John Ur gets pumped up for Pennsylvania in this stop along the Cinematic Road Trip.
Growing up, I visited relatives out West. My parents would load up the car with our suitcases and a cooler for drinks and food. My sister and I would reluctantly get in the car. Stay on your side! Stop touching me! I’m not touching you! Mom, she’s on my side! Keep it up and I’ll pull this car over and wallop the both of you!
I tried to hide myself in a Nintendo Gameboy, playing Tetris until my thumbs were sore. Are we there yet, Ma? We’re almost out of New Jersey. (It was about two hours into the trip. I was restless.) And then we crossed into Pennsylvania—the Wild, Wild West. Let’s not even talk about western Pennsylvania. As far as I was concerned, that was as far from N.J. as California.
My memories from that era are vague. I remember the biblical town names of eastern P.A.—Bethlehem, Nazareth—and I remember signs for Lancaster County, the heart of Dutch Country. It always seemed a little odd to me that there would be signs advertising a place in the state where people wore hats and rode horses. Why was this a tourist spot?

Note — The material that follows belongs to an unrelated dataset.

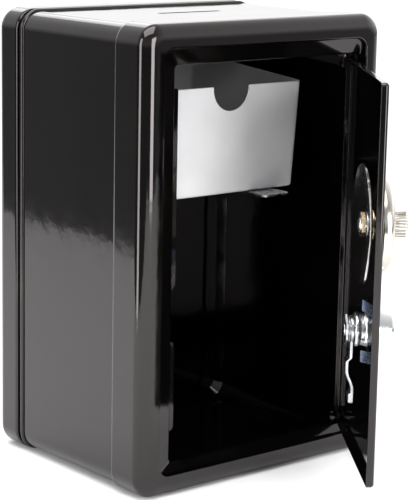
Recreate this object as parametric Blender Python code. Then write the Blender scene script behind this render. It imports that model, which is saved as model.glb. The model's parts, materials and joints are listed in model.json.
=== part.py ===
"""Toy safe coin bank: a sheet-steel case with a hinged door, a dial, a cam lock and a coin tray.

Frame: +Z up, -Y is the front, +X is the hinge side. Lengths below are millimetres, and MM turns
them into metres. The case's own depth is measured from its front face (depth 0) to its back.
"""
import math

import bmesh
import bpy
from mathutils import Vector

MM = 0.001
GAP = 0.3                       # clearance between neighbouring pieces

# Case
WIDTH = 120.0
HEIGHT = 180.0
DEPTH = 96.4
SHEET = 0.7                     # sheet thickness of the case and door
CORNER = 8.5                    # radius of the case's four long edges
FILLET = 5.0                    # radius round the front and back faces
FRONT_CAP = 18.5                # depth of the front frame's side walls
BACK_CAP = 14.4                 # depth of the back cover's side walls
TUCK = 2.3                      # how far the band reaches under each cap
BAND_INSET = SHEET + GAP
BEAD_DEPTH = 79.4               # where the band's rolled bead runs
BEAD_RADIUS = 0.9

# Doorway: a recessed step, a ledge that slopes in, and a flange turned in behind the ledge
RECESS = (-50.2, 51.2, 8.6, 170.6)          # left, right, bottom, top
DOORWAY = (-42.6, 51.9, 12.3, 164.1)
RECESS_CORNER = 4.5
DOORWAY_CORNER = 1.6
RECESS_LIP = 0.9                # roll from the front face into the recess
LEDGE_START = 2.3               # depth of the ledge at the recess wall
LEDGE_DEPTH = 4.0               # and at the doorway
FLANGE_END = 6.1

# Door
DOOR = (-41.5, 49.8, 12.7, 162.5)
DOOR_CORNER = 1.5
DOOR_FILLET = 1.3
DOOR_FRONT = 3.0                # depth of the closed door's outer face
DOOR_FLANGE = 3.0
HINGE_X = 46.0
HINGE_DEPTH = 7.2
OPEN_ANGLE = math.radians(54.0)

# Strike plates behind the left ledge: bottom, top, and the radius at each of these ends
STRIKE_EDGE = -39.3
STRIKE_BACK = DOOR_FRONT + DOOR_FLANGE + GAP + SHEET
STRIKES = {"strike_lower": (23.7, 59.3, 2.0, 3.0), "strike_upper": (79.0, 155.3, 3.0, 0.8)}

# Dial and its disc
AXIS_X = -21.5                  # both the dial and the lock stand on this line
DIAL_Z = 108.0
SHAFT_RADIUS = 2.6
DISC_RADIUS = 22.4
DISC_FLAT = 13.3                # distance from the axis to the disc's flat
PLATE_RADIUS = 18.5
KNOB_RADIUS = 5.7
KNOB_FLUTES = 28

# Lock
LOCK_Z = 68.2
BARREL_RADIUS = 6.6
PLUG_RADIUS = 4.0
BARREL_END = 6.9                # depth of the barrel's inner end
TAIL_RADIUS = 2.3
CAM_HEAD = 5.2
CAM_SHEET = 1.0
CLIP_SHEET = 0.7
CLIP_REACH = 9.0                # from the lock's axis to the clip's two wings
CLIP_WIDTH = 4.3
WING_END = 5.2                  # depth of the wings' free ends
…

If you’re curious about the Amish people of Lancaster County, you might want to check out the 1985 film, Witness. The movie stars Harrison Ford as Philadelphia cop John Book, caught up trying to solve the murder of another police officer. The only witness to the murder is a young Amish boy. In an effort to protect the boy, his mother, and eventually himself, Book takes up shelter in the Amish community—where there are no phones, no electricity, and no easy way to track him down.
While Book is hiding out, he picks up the simple way of life that the Amish lead—working their farms with the help of horses, milking cows by hand, building birdhouses. The Amish even allow him to participate in an old-fashioned barn-raising. The climactic scene takes place largely inside of a corn and grain silo on the Lapp family farm. What may seem primitive to me and you is to them modern and relevant—with days starting before dawn and working the fields until after night falls.
It wasn’t until almost 10 or 15 years later that I was able to drive through the state from east to west and reach the Rust Belt City of Pittsburgh. There are no shortage of films shot in the city of yellow bridges, but my recommendation is The Silence of the Lambs. I don’t remember many cityscape shots in the movie, but many scenes set in Baltimore were shot in and around Pittsburgh.
But if we’re going to talk the quintessential Pennsylvania movie—and we are—we have to talk Rocky. Sylvester Stallone plays the title character in the movie he wrote that made him a household name. The story is set in Philadelphia, where Rocky is trying to make a name for himself as a boxer. He fights for chump change and makes some extra money as a “collector” for a loan shark. (Sounds like some people I know in Jersey.)